I'm still mad at all my friends for not forcing me to eat bacon at some point and bring me back to my senses!

I bought a Char-Griller Smokin Pro with a side firebox.  I have done ribs, chicken, briskets all with great success in flavor.

I have had some issues with keeping temps consistent.  Not quite sure how to maintain a proper fire yet.  I start with a chimney of briquets and usually pour them on some unlit coals after they heat up.  I then add the wood and work on getting the smoker to temp.  Usually takes AWHILE.  Is that normal?

Then when I go to add wood, I have been leaving the door to the side firebox open to burn the wood or else I get a lot of white smoke which I understand is bad.  Cresote or something.  Should I be letting the wood get to full flame and then closing it up or am I doing that all wrong?

(Let me throw in a note, I take criticism real well, so fire away 
	

	
	
		
		



		
			






 )

I have tried a variety of wood (logs) including mesquite, peach, apple and pecan.  Also hickory chips.  I struggle keeping a constant temp.  Any help here would be appreciated.

I did a Q-View a couple smokes ago.  I lost the pictures in the Great Computer Crash of '08.  I think I have some somewhere so I will post them tomorrow.

I'll start here and see where it goes.


----------



## richtee (Aug 19, 2008)

Welcome back to those who recognize what insisors are for  ;{)  Check this thread out...for ideas anyway...
http://www.smokingmeatforums.com/for...67333#poststop


----------



## mrsb (Aug 19, 2008)

Welcome to the SMF. I'm not fully qualified to give out advice, but this is the exact place you will find all the information (and inspiration) you need.  Get to reading, you'll be glad you did.


----------



## berger (Aug 19, 2008)

I read that am still a little confused.

I have a larger smoker and using the side firebox and splits...

Do I still need to pre-burn or can I just throw a log on the hot coals and let it burn with the door open (not the sliding door but the main door), then when it burns out close the door and smoke away?

(Also, is there a way to do oldest post at the top and scroll down to see newer posts?)


----------



## coyote (Aug 20, 2008)

berger,

I am new at smoking myself.but have been reading about it.
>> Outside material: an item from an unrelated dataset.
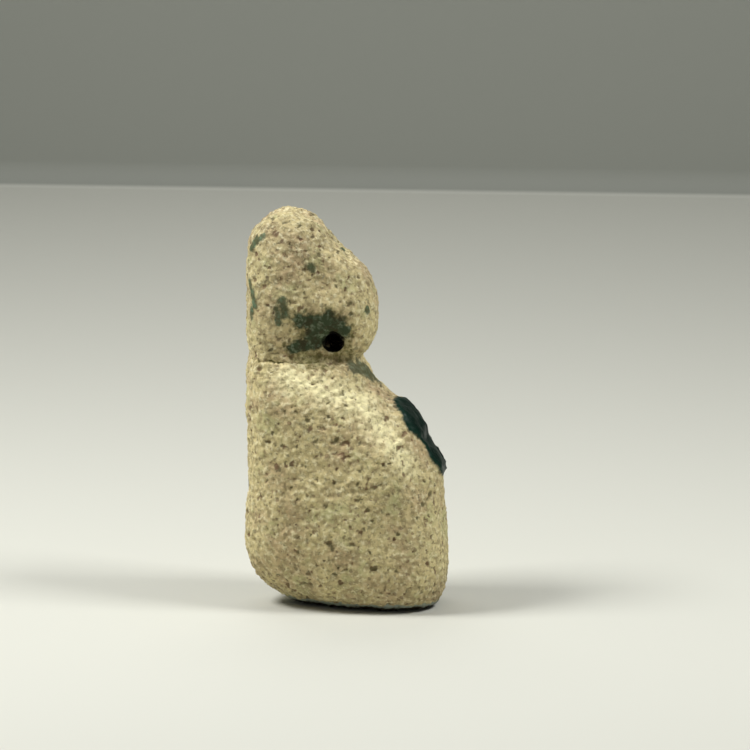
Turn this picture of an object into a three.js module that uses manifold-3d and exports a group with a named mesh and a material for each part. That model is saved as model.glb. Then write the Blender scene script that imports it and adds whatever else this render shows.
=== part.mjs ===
// A small seated cat of Egyptian faience: one fired lump, worn almost smooth, pierced through the neck for a cord.
// Millimetres, +Z up. The cat faces +X and stands on z = 0, with the origin under the middle of its box.
import * as THREE from "three";
import { mergeVertices } from "three/addons/utils/BufferGeometryUtils.js";
import Module from "manifold-3d";

// Driving sizes
const height = 20; // sole to the worn ear tips
const depth = 10.2; // straight back to the forelegs
const breadth = 6.9; // flank to flank
const holeDiameter = 0.9; // cord hole, side to side through the neck
const glazeThickness = 0.3; // the thick glaze left on the breast

// How finely the skin is faceted
const columns = 66; // facets round the body
const ringsBetweenStations = 2; // rings from one station of the outline to the next
const capRings = 3; // rings from the middle of the sole, or of the crown, out to its edge
const holeFacets = 20;
const weldDistance = 1e-3; // points closer than this are one

// The figure's outline at a rising series of heights. Every value is a share: z of the height, back and front of
// the depth, half of the breadth. Square rounds a section off (2 is an ellipse, 4 is nearly a box), and taper makes
// it wider towards the front, or narrower when it is negative.
const stations = [
  { z: 0.0, back: -0.2, front: 0.4, half: 0.21, square: 2.2, taper: 0.4 },
  { z: 0.007, back: -0.27, front: 0.438, half: 0.28, square: 2.2, taper: 0.38 },
  { z: 0.028, back: -0.35, front: 0.47, half: 0.356, square: 2.3, taper: 0.32 },
  { z: 0.06, back: -0.426, front: 0.49, half: 0.415, square: 2.5, taper: 0.22 },
  { z: 0.105, back: -0.484, front: 0.496, half: 0.455, square: 2.7, taper: 0.14 },
  { z: 0.165, back: -0.518, front: 0.488, half: 0.478, square: 2.9, taper: 0.09 },
  { z: 0.24, back: -0.503, front: 0.472, half: 0.484, square: 3.0, taper: 0.07 },
  { z: 0.305, back: -0.485, front: 0.462, half: 0.484, square: 3.1, taper: 0.06 },
  { z: 0.345, back: -0.486, front: 0.46, half: 0.482, square: 3.2, taper: 0.05 },
  { z: 0.385, back: -0.488, front: 0.42, half: 0.48, square: 3.3, taper: 0.03 },
  { z: 0.43, back: -0.492, front: 0.368, half: 0.478, square: 3.3, taper: 0.0 },
  { z: 0.475, back: -0.494, front: 0.314, half: 0.474, square: 3.2, taper: -0.04 },
  { z: 0.52, back: -0.495, front: 0.23, half: 0.462, square: 3.1, taper: -0.07 },
  { z: 0.562, back: -0.492, front: 0.14, half: 0.426, square: 3.0, taper: -0.1 },
  { z: 0.6, back: -0.487, front: 0.103, half: 0.36, square: 3.0, taper: -0.12 },
  { z: 0.621, back: -0.479, front: 0.08, half: 0.318, square: 2.9, taper: -0.13 },
  { z: 0.633, back: -0.479, front: 0.084, half: 0.31, square: 2.9, taper: -0.13 },
  { z: 0.648, back: -0.489, front: 0.104, half: 0.334, square: 2.8, taper: -0.13 },
  { z: 0.673, back: -0.495, front: 0.13, half: 0.366, square: 2.8, taper: -0.14 },
  { z: 0.705, back: -0.494, front: 0.147, half: 0.388, square: 2.8, taper: -0.16 },
  { z: 0.745, back: -0.493, front: 0.149, half: 0.398, square: 2.7, taper: -0.18 },
  { z: 0.785, back: -0.491, front: 0.138, half: 0.396, square: 2.6, taper: -0.2 },
  { z: 0.825, back: -0.489, front: 0.112, half: 0.386, square: 2.5, taper: -0.2 },
  { z: 0.86, back: -0.486, front: 0.064, half: 0.37, square: 2.5, taper: -0.16 },
  { z: 0.89, back: -0.483, front: -0.008, half: 0.352, square: 2.5, taper: -0.08 },
  { z: 0.92, back: -0.476, front: -0.072, half: 0.33, square: 2.5, taper: -0.02 },
  { z: 0.947, back: -0.456, front: -0.108, half: 0.302, square: 2.4, taper: 0.0 },
  { z: 0.97, back: -0.424, front: -0.142, half: 0.262, square: 2.3, taper: 0.0 },
  { z: 0.987, back: -0.384, front: -0.202, half: 0.2, square: 2.2, taper: 0.0 },
  { z: 0.997, back: -0.33, front: -0.262, half: 0.11, square: 2.1, taper: 0.0 },
];

// Carving and wear. Each dab raises the skin by lift where it is nearest to its middle and fades out over its reach.
// Middles and reaches are shares like the stations', and lift is a share of the breadth. A dab on a flank is
// made on both flanks, and one at the front lies on the centre line.
const flankDabs = {
  eyeHollow: { x: -0.13, z: 0.82, reachX: 0.11, reachZ: 0.055, lift: -0.05 },
  earRidge: { x: -0.28, z: 0.91, reachX: 0.11, reachZ: 0.05, lift: 0.022 },
  cheek: { x: 0.04, z: 0.77, reachX: 0.12, reachZ: 0.06, lift: 0.024 },
  throatHollow: { x: -0.15, z: 0.668, reachX: 0.2, reachZ: 0.032, lift: -0.062 },
  underTheJaw: { x: -0.14, z: 0.715, reachX: 0.17, reachZ: 0.038, lift: -0.056 },
  beforeTheHole: { x: 0.03, z: 0.636, reachX: 0.14, reachZ: 0.02, lift: -0.035 },
  nape: { x: -0.4, z: 0.64, reachX: 0.13, reachZ: 0.06, lift: 0.08 },
  bevelUnderTheJaw: { x: 0.12, z: 0.56, reachX: 0.16, reachZ: 0.05, lift: -0.06 },
  bevelOfTheBreast: { x: 0.26, z: 0.485, reachX: 0.13, reachZ: 0.055, lift: -0.12 },
  bevelAboveForeleg: { x: 0.38, z: 0.39, reachX: 0.1, reachZ: 0.06, lift: -0.08 },
  haunch: { x: -0.16, z: 0.22, reachX: 0.24, reachZ: 0.14, lift: 0.02 },
  creaseBehindForeleg: { x: 0.21, z: 0.2, reachX: 0.09, reachZ: 0.1, lift: -0.03 },
  foreleg: { x: 0.38, z: 0.2, reachX: 0.1, reachZ: 0.16, lift: 0.014 },
};
const frontDabs = {
  betweenForelegs: { y: 0.0, z: 0.17, reachY: 0.07, reachZ: 0.11, lift: -0.055 },
  wornBrow: { y: 0.0, z: 0.87, reachY: 0.14, reachZ: 0.04, lift: -0.022 },
};
const neck = { z: 0.625, reach: 0.07, tilt: -0.042 }; // the groove round the neck is higher at the back
const crown = 0.006; // how far the top of the head is domed
const earNotch = { reachY: 0.1, depth: 0.028, from: 0.93 }; // the dip between the two worn ears
const glazeLobes = [
  { y: -0.08, z: 0.468, reachY: 0.22, reachZ: 0.058, share: 1.0 },
  { y: 0.14, z: 0.446, reachY: 0.22, reachZ: 0.066, share: 0.85 },
  { y: -0.05, z: 0.386, reachY: 0.21, reachZ: 0.058, share: 0.9 },
  { y: 0.06, z: 0.372, reachY: 0.15, reachZ: 0.03, share: 0.6 },
]; // where the thick glaze is left on the breast
const glazeEdge = 0.66; // share of a lobe's reach where its rim starts to fall
const hole = { x: -0.035, z: 0.686, driftX: 0.05, driftZ: 0.05 }; // middle of the cord hole, and its slant per length
const soleEdge = 0.03; // height up to which the carving fades out, so that the sole stays flat
const waveTwist = 3; // how far a wave turns from one flank to the other, in radians
// The slow unevenness of a hand-shaped lump: how often each wave comes in the depth and in the height, and its lift.
const waves = [
  { across: 1.3, up: 2.1, turn: 0.6, lift: 0.006 },
  { across: -2.1, up: 1.2, turn: 2.1, lift: 0.005 },
  { across: 0.7, up: -3.4, turn: 4.0, lift: 0.0035 },
];

// The stations as curves of one parameter, so that all the values run smoothly and together.
function curveOf(pick) {
  const points = stations.map((s) => new THREE.Vector3(...pick(s)));
  return new THREE.CatmullRomCurve3(points, false, "catmullrom", 0.5);
}
const sideCurve = curveOf((s) => [s.back * depth, s.front * depth, s.z * height]);
const girthCurve = curveOf((s) => [s.half * breadth, s.square, s.taper]);

function fade(distance) {
  return Math.exp(-distance * distance);
}

function signedPower(value, power) {
  return Math.sign(value) * Math.abs(value) ** power;
}

// A smooth step from 0 to 1 as value passes from low to high.
function rise(value, low, high) {
  return THREE.MathUtils.smoothstep(value, low, high);
}

// How far the skin is raised at a point. Side is 1 where it faces a flank, and facing is 1 where it faces forwards.
function liftAt(point, side, facing) {
  const x = point.x / depth;
  const y = point.y / breadth;
  const z = point.z / height;
  let lift = 0;
  for (const dab of Object.values(flankDabs)) {
    lift += side * dab.lift * fade((x - dab.x) / dab.reachX) * fade((z - dab.z) / dab.reachZ);
  }
  for (const dab of Object.values(frontDabs)) {
    lift += facing * dab.lift * fade((y - dab.y) / dab.reachY) * fade((z - dab.z) / dab.reachZ);
  }
  for (const wave of waves) {
    const phase = 2 * Math.PI * (wave.across * x + wave.up * z) + wave.turn + waveTwist * y;
    lift += wave.lift * Math.sin(phase);
  }
  return lift * breadth + glazeAt(y, z, facing);
}

// The thick glaze left on the breast: flat-topped lobes that run into each other and end in a steep rim.
function glazeAt(y, z, facing) {
  let cover = 0;
  for (const lobe of glazeLobes) {
    const distance = Math.hypot((y - lobe.y) / lobe.reachY, (z - lobe.z) / lobe.reachZ);
    cover = Math.max(cover, lobe.share * (1 - rise(distance, glazeEdge, 1)));
  }
  return glazeThickness * cover * facing;
}

// One point of the skin: the section at t along the stations, at an angle round it, spread from its middle by spread.
function skinPoint(t, angle, spread) {
  const side = sideCurve.getPoint(t);
  const girth = girthCurve.getPoint(t);
  const middle = (side.x + side.y) / 2;
  const halfDepth = (side.y - side.x) / 2;
  const power = 2 / girth.y;
  const forward = signedPower(Math.cos(angle), power);
  const sideways = signedPower(Math.sin(angle), power);
  const point = new THREE.Vector3(
    middle + spread * halfDepth * forward,
    spread * girth.x * sideways * (1 + girth.z * forward),
    side.z + t * crown * height * (1 - spread * spread),
  );
  point.z += neck.tilt * point.x * fade((side.z / height - neck.z) / neck.reach);
  const notch = rise(point.z / height, earNotch.from, 1) * fade(point.y / breadth / earNotch.reachY);
  point.z -= earNotch.depth * height * notch;
  if (spread < 1) return point;
  const outward = new THREE.Vector3(
    signedPower(forward, girth.y - 1) / halfDepth,
    signedPower(sideways, girth.y - 1) / girth.x,
    0,
  ).normalize();
  const lift = liftAt(point, outward.y ** 2, Math.max(0, outward.x) ** 2);
  return point.addScaledVector(outward, lift * rise(side.z / height, 0, soleEdge));
}

// The skin as a lathe grid, from the middle of the sole, out, up, and in again to the top of the head.
function skinGeometry() {
  const bodyRings = (stations.length - 1) * ringsBetweenStations;
  const rows = [];
  for (let i = 0; i < capRings; i++) rows.push({ t: 0, spread: i / capRings });
  for (let i = 0; i <= bodyRings; i++) rows.push({ t: i / bodyRings, spread: 1 });
  for (let i = 1; i <= capRings; i++) rows.push({ t: 1, spread: 1 - i / capRings });
  const profile = rows.map((row, i) => new THREE.Vector2(row.spread, i));
  const lathe = new THREE.LatheGeometry(profile, columns);
  const position = lathe.getAttribute("position");
  for (let i = 0; i < position.count; i++) {
    const row = rows[i % rows.length];
    const angle = (2 * Math.PI * Math.floor(i / rows.length)) / columns;
    const point = skinPoint(row.t, angle, row.spread);
    position.setXYZ(i, point.x, point.y, point.z);
  }
  return fitted(lathe);
}

// Dabs, waves and the worn ears leave the skin a little off its sizes, so it is brought to them here.
function fitted(skin) {
  skin.computeBoundingBox();
  const box = skin.boundingBox;
  const size = box.getSize(new THREE.Vector3());
  const middle = box.getCenter(new THREE.Vector3());
  skin.translate(-middle.x, -middle.y, -box.min.z);
  return skin.scale(depth / size.x, breadth / size.y, height / size.z);
}

function solidOf(wasm, geometry) {
  const bare = geometry.clone();
  bare.deleteAttribute("normal");
  bare.deleteAttribute("uv");
  const merged = mergeVertices(bare, weldDistance);
  return new wasm.Manifold(
    new wasm.Mesh({
      numProp: 3,
      vertProperties: merged.getAttribute("position").array,
      triVerts: new Uint32Array(merged.index.array),
    }),
  );
}

function geometryOf(solid) {
  const mesh = solid.getMesh();
  const geometry = new THREE.BufferGeometry();
  geometry.setAttribute("position", new THREE.BufferAttribute(mesh.vertProperties, 3));
  geometry.setIndex(new THREE.BufferAttribute(mesh.triVerts, 1));
  geometry.computeVertexNormals();
  return geometry;
}

const wasm = await Module();
wasm.setup();

// The cord hole slants a little forwards and upwards from the near flank to the far one.
const cordHole = new THREE.CylinderGeometry(holeDiameter / 2, holeDiameter / 2, 2 * breadth, holeFacets);
const holeWay = new THREE.Vector3(hole.driftX, 1, hole.driftZ).normalize();
cordHole.applyQuaternion(new THREE.Quaternion().setFromUnitVectors(new THREE.Vector3(0, 1, 0), holeWay));
cordHole.translate(hole.x * depth, 0, hole.z * height);
const pierced = solidOf(wasm, skinGeometry()).subtract(solidOf(wasm, cordHole));

const faience = new THREE.MeshStandardMaterial({ color: 0xb9ab7f, roughness: 0.92, metalness: 0.0 });
const body = new THREE.Mesh(geometryOf(pierced), faience);
body.name = "amulet_body";

const amulet = new THREE.Group();
amulet.add(body);

export default amulet;
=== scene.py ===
"""A worn amulet of a seated cat in sandy faience, with rests of dark glaze, standing on a pale table.

The solid model gives the form. Its skin is meshed finely here, then pitted, grained, cracked and glazed.
The scene is in metres, in the part's own frame. The skin is shaped in millimetres.
"""

import itertools
import math

import bmesh
import bpy
import numpy as np
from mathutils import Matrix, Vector, noise


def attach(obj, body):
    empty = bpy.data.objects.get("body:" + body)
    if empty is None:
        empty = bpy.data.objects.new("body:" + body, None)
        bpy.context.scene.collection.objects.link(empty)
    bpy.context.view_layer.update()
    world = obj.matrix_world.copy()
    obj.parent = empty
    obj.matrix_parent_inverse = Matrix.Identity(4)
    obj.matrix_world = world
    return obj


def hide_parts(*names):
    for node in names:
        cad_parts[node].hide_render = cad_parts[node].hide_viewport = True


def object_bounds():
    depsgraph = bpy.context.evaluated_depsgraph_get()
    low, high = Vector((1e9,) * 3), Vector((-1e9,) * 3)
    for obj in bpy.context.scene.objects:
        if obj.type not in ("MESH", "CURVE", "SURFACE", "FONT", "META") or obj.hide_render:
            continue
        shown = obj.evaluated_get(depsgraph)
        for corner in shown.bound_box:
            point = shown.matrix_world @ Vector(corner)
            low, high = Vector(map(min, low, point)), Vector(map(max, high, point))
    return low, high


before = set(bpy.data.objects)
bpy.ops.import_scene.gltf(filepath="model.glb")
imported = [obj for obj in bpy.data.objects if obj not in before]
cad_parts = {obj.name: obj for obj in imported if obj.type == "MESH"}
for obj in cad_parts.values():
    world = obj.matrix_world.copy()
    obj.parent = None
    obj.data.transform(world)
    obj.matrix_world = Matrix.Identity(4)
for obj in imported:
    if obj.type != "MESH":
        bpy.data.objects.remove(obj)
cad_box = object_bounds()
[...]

I think I can help and those that really know I am sure will jump in at some point and yea or nay me.

1st the briquets are a no, no, use lump hardwood charcoal. royal oak is the better one, then kingsford are what ever you get your hands on.
go to the search eng. on this forum and type in charcoal basket..you need one of those. they work sweet. sounds like you are using to much wood are to big of a piece.
back to the basket. put  unlit lump in the basket, cover the bottom and come up a little.then lite your chimney. when ready pour onto the unlit coals in the basket. put some wood  on top. keep cooking vents open and fire box door and vents closed. see what happens need more heat..open vents on fire bx...
hope this helps a little..


----------



## erain (Aug 20, 2008)

welcome back man, its a tuff life bein on the top of the food chain. so being the meat eaters we have evolved to be why not just go with it.
also welcome to smf, great place. ck out the 5 day ecourse. share some smoke with qview!!!


----------



## berger (Aug 20, 2008)

When you say cooking vents, what exactly do you mean?  The chimney vent?

The only other vent is the one of the fire box and you say to keep that closed.


----------



## richtee (Aug 20, 2008)

Keep the chimney  <exhaust> vent mainly open.. control heat with the firebox intake. And as we discussed..use charcoal/lump for heat, and go sparingly on the wood. Thin and Blue!


----------



## smoke freak (Aug 20, 2008)

Pretty much agree with whats been said but then not completely. check this out, http:http://www.smokinmeatforums.com/foru...903#post243903

also might try preheatin wood before puttin it on the fire. it makes for faster ignition. I do this by simply laying it on top of the fire box prior to putting it into the fire.


----------



## smoke freak (Aug 20, 2008)

Try again ( im better smokin than computin I hope ) 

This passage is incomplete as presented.